My coaches are not allowed to have parents contact details, socialise with parents outside the gym, contact gymnasts or parents in social media etc.

Rarely does that turn out well.
 

doublestrike

Proud Parent
Jun 16, 2018
178
58
Not spotting is the biggest issue, you are paying him to do so and it's a safety issue. Unfortunately, he's not going to change, so I'd switch gyms. I've seen coaches overtly favor gymnasts, and I've seen coaches select gymnasts for higher level coaching because of their ability to learn faster and obvious talent. It's human nature to like some people more than others. The latter, grouping by talent is almost necessary as you advance with the sport so that the gymnasts that can learn faster benefit from it. I don't like it that coaches are friendly with families outside of the gym and I've seen parents bend over backwards to do so, but as long as it didn't affect my gymnast (it didn't) I didn't care.
 

LJL07

Proud Parent
Jan 27, 2014
1,856
I think it is one thing if the parents had a prior relationship with the coach and are buddy/buddy. On the other hand, I think a coach/owner running a gym who is overly involved with parents AND kids and develops this type of relationship after the kids are at the gym can be problematic. It's just poor boundaries and usually ends up creating problems. Unfortunately, it seems pretty common in the sport. At our previous gym, I initially thought it was great that the coach/owner took such a personal interest in the kids and families. It was a very "strings attached" sort of thing though, and if the owner was ever questioned about anything, he got very defensive and angry. The owner was doing personal favors for some families and kids and not others and given that we always paid our tuition and towed the line, I started to feel resentful after a while. It's a business, and it seemed unprofessional. From the standpoint of the kids, they got very attached because it was so family oriented and then felt confused when the coach would do a 180 because he was angry with a parent. I don't think that's a great way to treat kids.
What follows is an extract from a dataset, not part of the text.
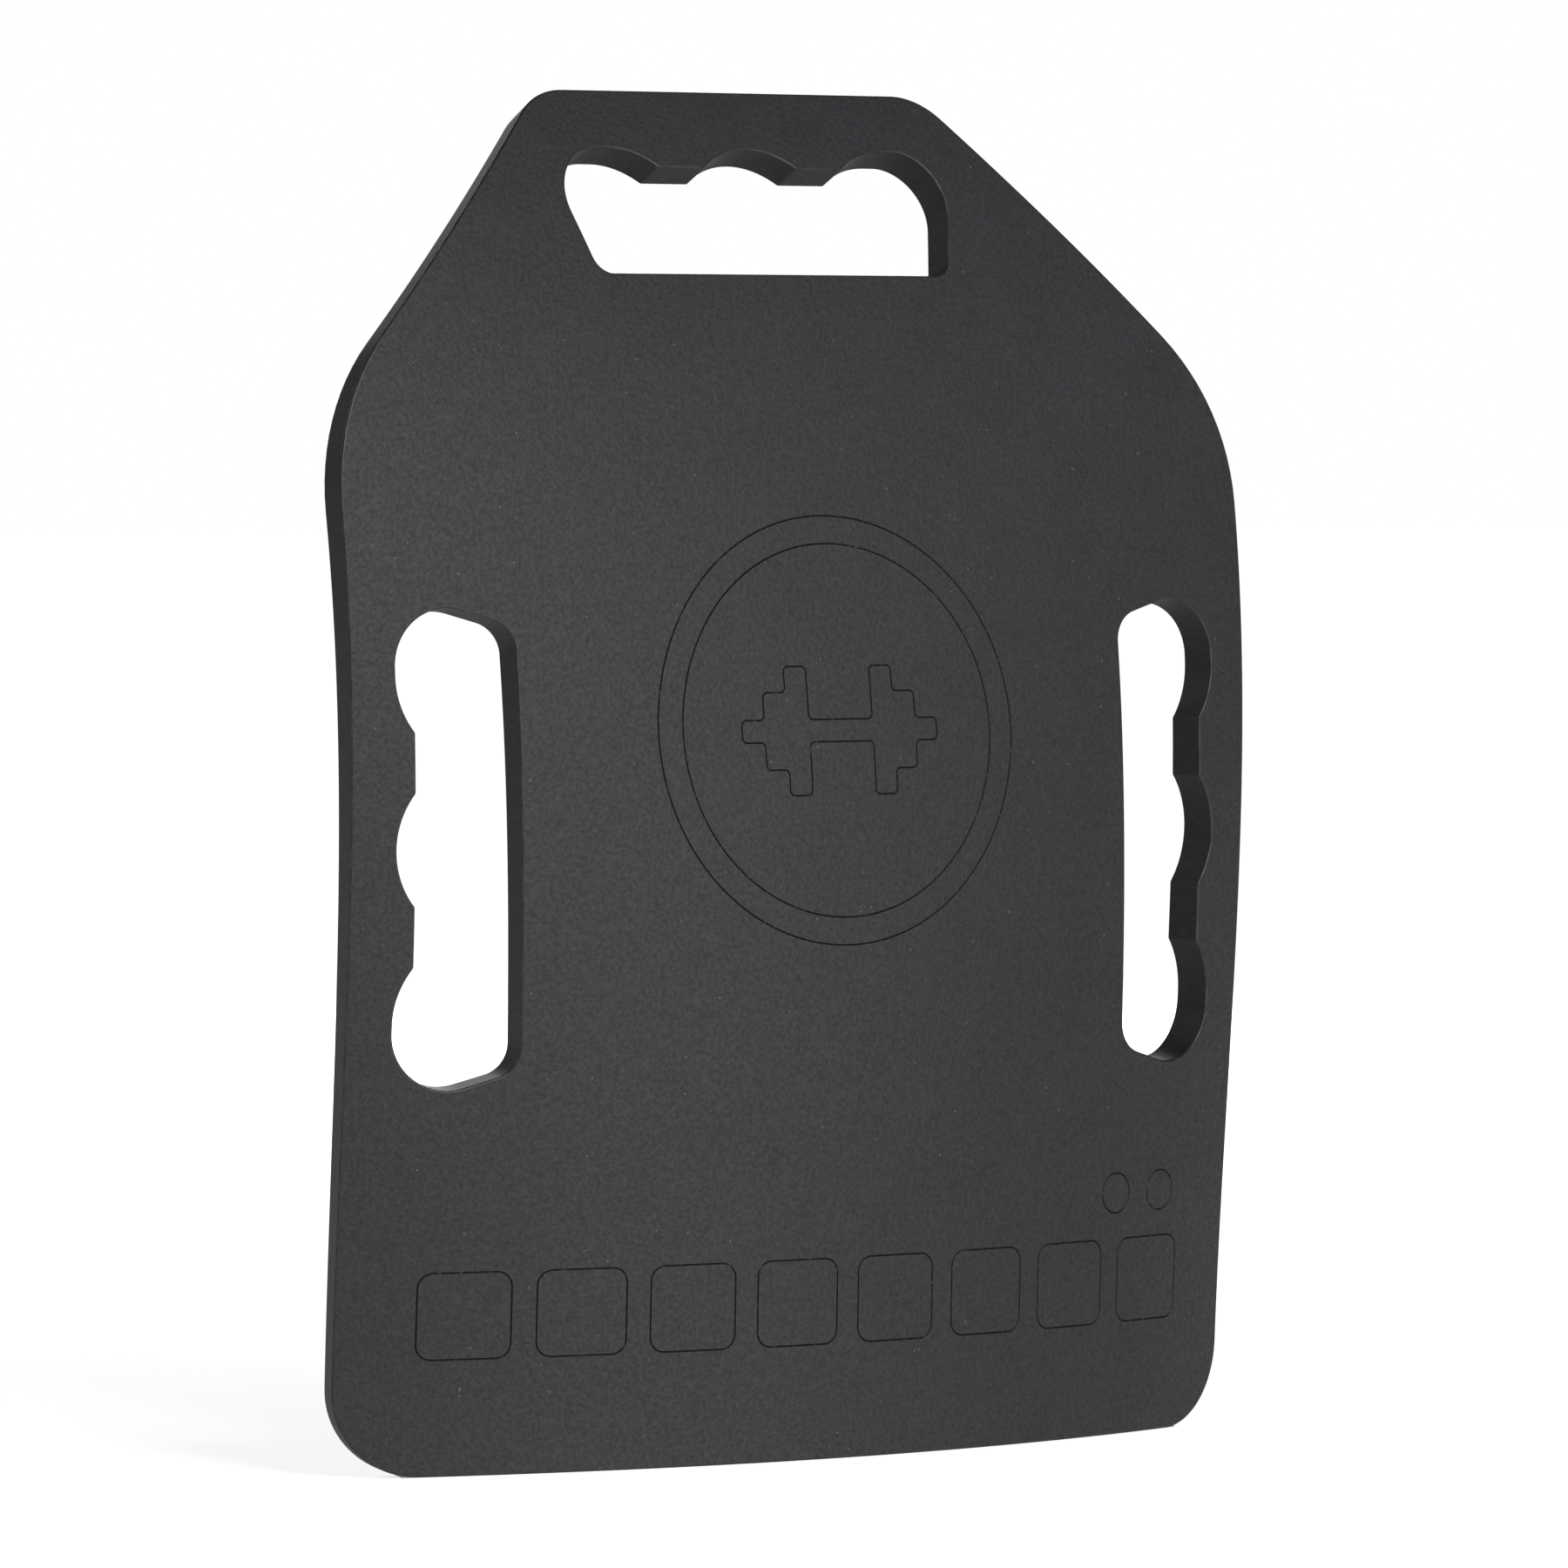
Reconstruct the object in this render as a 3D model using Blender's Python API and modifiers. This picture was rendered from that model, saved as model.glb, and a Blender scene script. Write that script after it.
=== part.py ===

Similarly, the coach also played favorites, and it was pretty random. I noticed that he also tended to blow off the kids with injuries because it required more time and patience to rehab and he didn't feel like putting the time or attention in. He really only wanted to work with "easy kids," but this is probably normal too. He lost almost the whole group of upper optionals because of these issues. I agree with doublestrike above that it absolutely makes sense to fast track certain kids or group them together based on skills. I have no problem with this. I would agree that not spotting is potentially a safety problem.